----- Provided material
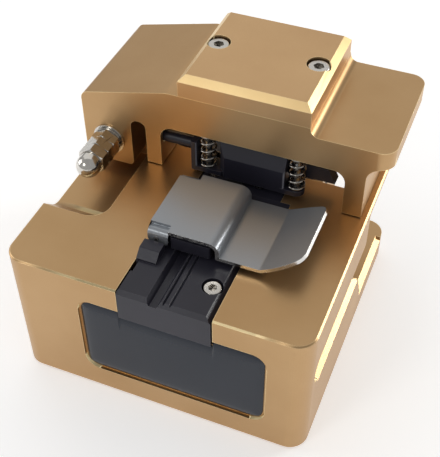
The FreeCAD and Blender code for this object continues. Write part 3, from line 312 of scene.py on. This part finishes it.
def spread(tree, value, low, high):
    """Map the middle of a 0 to 1 value, where a noise mostly lies, onto a range."""
    node = tree.nodes.new("ShaderNodeMapRange")
    node.inputs["From Min"].default_value = 0.3
    node.inputs["From Max"].default_value = 0.7
    node.inputs["To Min"].default_value = low
    node.inputs["To Max"].default_value = high
    tree.links.new(value, node.inputs["Value"])
    return node.outputs[0]


# how far in from a sharp edge the painted highlight reaches
EDGE_REACH = 0.3 * MM
# near-black colour of the painted shade in sockets and gaps
PAINTED_SHADE_COLOUR = (0.012, 0.012, 0.013)


def blasted_metal(name, dark, light, edge, metallic, roughness, depth=0.25, gain=5.0,
                  specular=0.5):
    """Anodised or blasted metal: cloudy colour, gritty sheen and paler worn edges.

    The dark, light and edge colours are sRGB codes; the edge colour is the painted highlight.
    """
    dark, light, edge = srgb(dark), srgb(light), srgb(edge)
    material, tree, shader = new_material(name, metallic, roughness)
    shader.inputs["Specular IOR Level"].default_value = specular
    grain = place_group(tree, GRAIN, Vector=object_coordinates(tree), Depth=depth)
    highlight = place_group(tree, EDGE_HIGHLIGHT, Radius=EDGE_REACH, Gain=gain)
    cloudy = mix_colour(tree, spread(tree, grain.outputs["Cloud"], 0.0, 1.0), dark, light)
    gritty = mix_colour(tree, spread(tree, grain.outputs["Grit"], 0.0, 0.25), cloudy, light)
    # painted highlight: the paler edge colour mixed in along sharp edges
    highlit = mix_colour(tree, highlight.outputs["Mask"], gritty, edge)
    tree.links.new(highlit, shader.inputs["Base Color"])
    rough = spread(tree, grain.outputs["Grit"], roughness - 0.06, roughness + 0.06)
    tree.links.new(rough, shader.inputs["Roughness"])
    tree.links.new(grain.outputs["Normal"], shader.inputs["Normal"])
    return material


def brushed_metal(name, dark, light, roughness, stretch, depth=0.2, metallic=1.0, shade_reach=0.0):
    """Brushed, turned or drawn metal: fine lines in colour, sheen and bump.

    A shade reach, if given, is how far apart in metres the walls of a hollow may be for them to be
    painted darker: painted shade in sockets and gaps.
    """
    dark, light = srgb(dark), srgb(light)
    material, tree, shader = new_material(name, metallic, roughness)
    brush = place_group(tree, BRUSH, Vector=object_coordinates(tree), Stretch=stretch, Depth=depth)
    lines = spread(tree, brush.outputs["Lines"], 0.0, 1.0)
    colour = mix_colour(tree, lines, dark, light)
    # painted shade: darken towards near black where ambient occlusion finds close walls
    if shade_reach:
        hollow = tree.nodes.new("ShaderNodeAmbientOcclusion")
        hollow.samples = 4
        hollow.inputs["Distance"].default_value = shade_reach
        unshaded_share = spread(tree, hollow.outputs["AO"], 0.0, 1.0)
        colour = mix_colour(tree, unshaded_share, PAINTED_SHADE_COLOUR, colour)
    tree.links.new(colour, shader.inputs["Base Color"])
    rough = spread(tree, brush.outputs["Lines"], roughness - 0.07, roughness + 0.07)
    tree.links.new(rough, shader.inputs["Roughness"])
    tree.links.new(brush.outputs["Normal"], shader.inputs["Normal"])
    return material


def label_resin():
    """A dark glossy resin label with a faint cloud of blue grey."""
    material, tree, shader = new_material("label_resin", 0.0, 0.22)
    shader.inputs["Specular IOR Level"].default_value = 0.35
    grain = place_group(tree, GRAIN, Vector=object_coordinates(tree), Depth=0.01, Grit=900.0)
    colour = mix_colour(tree, spread(tree, grain.outputs["Cloud"], 0.0, 1.0),
                        srgb("191f2b"), srgb("1f2632"))
    tree.links.new(colour, shader.inputs["Base Color"])
    tree.links.new(grain.outputs["Normal"], shader.inputs["Normal"])
    return material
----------
Problem details
Write out the material exactly as given.

Exercise response
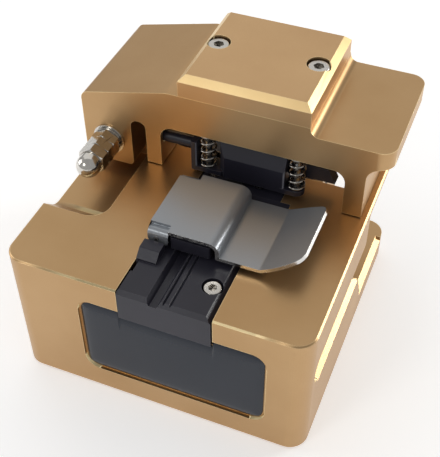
The FreeCAD and Blender code for this object continues. Write part 3, from line 312 of scene.py on. This part finishes it.
def spread(tree, value, low, high):
    """Map the middle of a 0 to 1 value, where a noise mostly lies, onto a range."""
    node = tree.nodes.new("ShaderNodeMapRange")
    node.inputs["From Min"].default_value = 0.3
    node.inputs["From Max"].default_value = 0.7
    node.inputs["To Min"].default_value = low
    node.inputs["To Max"].default_value = high
    tree.links.new(value, node.inputs["Value"])
    return node.outputs[0]


# how far in from a sharp edge the painted highlight reaches
EDGE_REACH = 0.3 * MM
# near-black colour of the painted shade in sockets and gaps
PAINTED_SHADE_COLOUR = (0.012, 0.012, 0.013)


def blasted_metal(name, dark, light, edge, metallic, roughness, depth=0.25, gain=5.0,
                  specular=0.5):
    """Anodised or blasted metal: cloudy colour, gritty sheen and paler worn edges.

    The dark, light and edge colours are sRGB codes; the edge colour is the painted highlight.
    """
    dark, light, edge = srgb(dark), srgb(light), srgb(edge)
    material, tree, shader = new_material(name, metallic, roughness)
    shader.inputs["Specular IOR Level"].default_value = specular
    grain = place_group(tree, GRAIN, Vector=object_coordinates(tree), Depth=depth)
    highlight = place_group(tree, EDGE_HIGHLIGHT, Radius=EDGE_REACH, Gain=gain)
    cloudy = mix_colour(tree, spread(tree, grain.outputs["Cloud"], 0.0, 1.0), dark, light)
    gritty = mix_colour(tree, spread(tree, grain.outputs["Grit"], 0.0, 0.25), cloudy, light)
    # painted highlight: the paler edge colour mixed in along sharp edges
    highlit = mix_colour(tree, highlight.outputs["Mask"], gritty, edge)
    tree.links.new(highlit, shader.inputs["Base Color"])
    rough = spread(tree, grain.outputs["Grit"], roughness - 0.06, roughness + 0.06)
    tree.links.new(rough, shader.inputs["Roughness"])
    tree.links.new(grain.outputs["Normal"], shader.inputs["Normal"])
    return material


def brushed_metal(name, dark, light, roughness, stretch, depth=0.2, metallic=1.0, shade_reach=0.0):
    """Brushed, turned or drawn metal: fine lines in colour, sheen and bump.

    A shade reach, if given, is how far apart in metres the walls of a hollow may be for them to be
    painted darker: painted shade in sockets and gaps.
    """
    dark, light = srgb(dark), srgb(light)
    material, tree, shader = new_material(name, metallic, roughness)
    brush = place_group(tree, BRUSH, Vector=object_coordinates(tree), Stretch=stretch, Depth=depth)
    lines = spread(tree, brush.outputs["Lines"], 0.0, 1.0)
    colour = mix_colour(tree, lines, dark, light)
    # painted shade: darken towards near black where ambient occlusion finds close walls
    if shade_reach:
        hollow = tree.nodes.new("ShaderNodeAmbientOcclusion")
        hollow.samples = 4
        hollow.inputs["Distance"].default_value = shade_reach
        unshaded_share = spread(tree, hollow.outputs["AO"], 0.0, 1.0)
        colour = mix_colour(tree, unshaded_share, PAINTED_SHADE_COLOUR, colour)
    tree.links.new(colour, shader.inputs["Base Color"])
    rough = spread(tree, brush.outputs["Lines"], roughness - 0.07, roughness + 0.07)
    tree.links.new(rough, shader.inputs["Roughness"])
    tree.links.new(brush.outputs["Normal"], shader.inputs["Normal"])
    return material


def label_resin():
    """A dark glossy resin label with a faint cloud of blue grey."""
    material, tree, shader = new_material("label_resin", 0.0, 0.22)
    shader.inputs["Specular IOR Level"].default_value = 0.35
    grain = place_group(tree, GRAIN, Vector=object_coordinates(tree), Depth=0.01, Grit=900.0)
    colour = mix_colour(tree, spread(tree, grain.outputs["Cloud"], 0.0, 1.0),
                        srgb("191f2b"), srgb("1f2632"))
    tree.links.new(colour, shader.inputs["Base Color"])
    tree.links.new(grain.outputs["Normal"], shader.inputs["Normal"])
    return material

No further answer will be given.